Thursday, August 6, 2009

Movies about artists... waiting to be made into films

Here, again in no particular order, is a list of artists about whom interesting movies could be made. In one or two cases, it's really surprising that we don't have movies given the colorful details surrounding some of these artists.

Whistler was such a flamboyant character and his famous lawsuit for slander would make for fun cinema as well as his notorious painting of Madame X (in which he portrayed her with the strap of her dress fallen down her shoulder only to repaint it with the strap up after enormous public pressure.) Wouldn't all this have made for a great film? Where are Merchant and Ivory when we need them?

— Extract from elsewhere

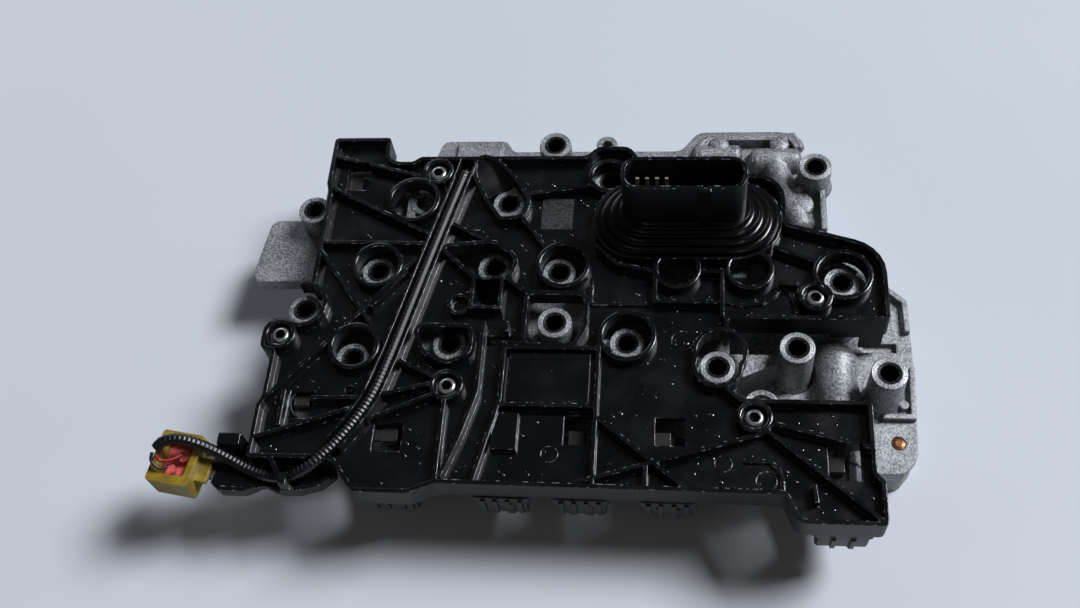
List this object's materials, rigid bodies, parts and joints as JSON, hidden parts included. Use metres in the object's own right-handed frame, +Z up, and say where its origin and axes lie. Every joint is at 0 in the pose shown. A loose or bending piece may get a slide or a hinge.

Salvador Dali. I mean, really, the old boy must be squirming in his grave knowing that after all his publicity stunts, his weird behavior, bizarre relationships and influential art, mugging thousands of times for photographers with that ridiculous mustache, nobody has bothered to make a movie out of his life. It's not like there's a shortage of material here.

Joseph Cornell.
If you've ever read Deborah Solomon's wonderful and cleverly named 1997 biography, "Utopia Parkway," you'll know that the weird banality of this man who lived with his mother and his sickly brother might make a movie very different from the kind we wish for from Dali's life. Cornell's surreal (some would say creepy) boxes, tacked together in his Queens basement, were part of a very different life punctuated with visits from other, younger adoring artists or chauffeur-driven visits from people like actor and collector Tony Curtis who enjoyed taking Cornell out for rides in the limo. Think Grey Gardens focused on a hapless but successful artist.

Andrew Wyeth and the Helga paintings. The secret paintings of Andrew Wyeth. Was this a great marketing ploy played out to gain enormous publicity? The almost reclusive Wyeth found himself on the covers of Time and Newsweek the summer this body of work was revealed. But if, as Wyeth himself declared, the paintings were about "love" and the whole decade-long depiction of Helga in these images had been a secret kept from Betsy Wyeth, then how is it that Helga was retained as part of Betsy's staff for so long after the revelation of this work? (Betsy Wyeth oversaw the licensing and archiving side of the Wyeth image empire.) Was the secret aspect of these paintings a case of marketing hype or was this a case of one woman who knew that you keep your friends close and your enemies closer?

Robert Henri. An artist with a made-up name he acquired because his father had shot a man out west, fled to the east coast and gave everyone in the family a different alias to protect them from the scandal should he ever be caught. Henri was THE influential teacher of so many beloved American painters and yet his own art was only of moderate commercial success. His little sayings and quips in the art schools were collected by Margery Ryerson, one of his students, and have never been out of print even though Henri died 80 years ago. He loved painting portraits but did not have that many commissions. That left him free to do things like paint portraits of Irish urchins that charm us to no end today. A list of his students and followers reads like a Who's Who of American Art: Hopper, Rockwell Kent, Stuart Davis, Bellows, Prendergast, Lawson, Davies...

If you've read this far, you're probably the sort of person who has his or her own list of candidates for bio-pics.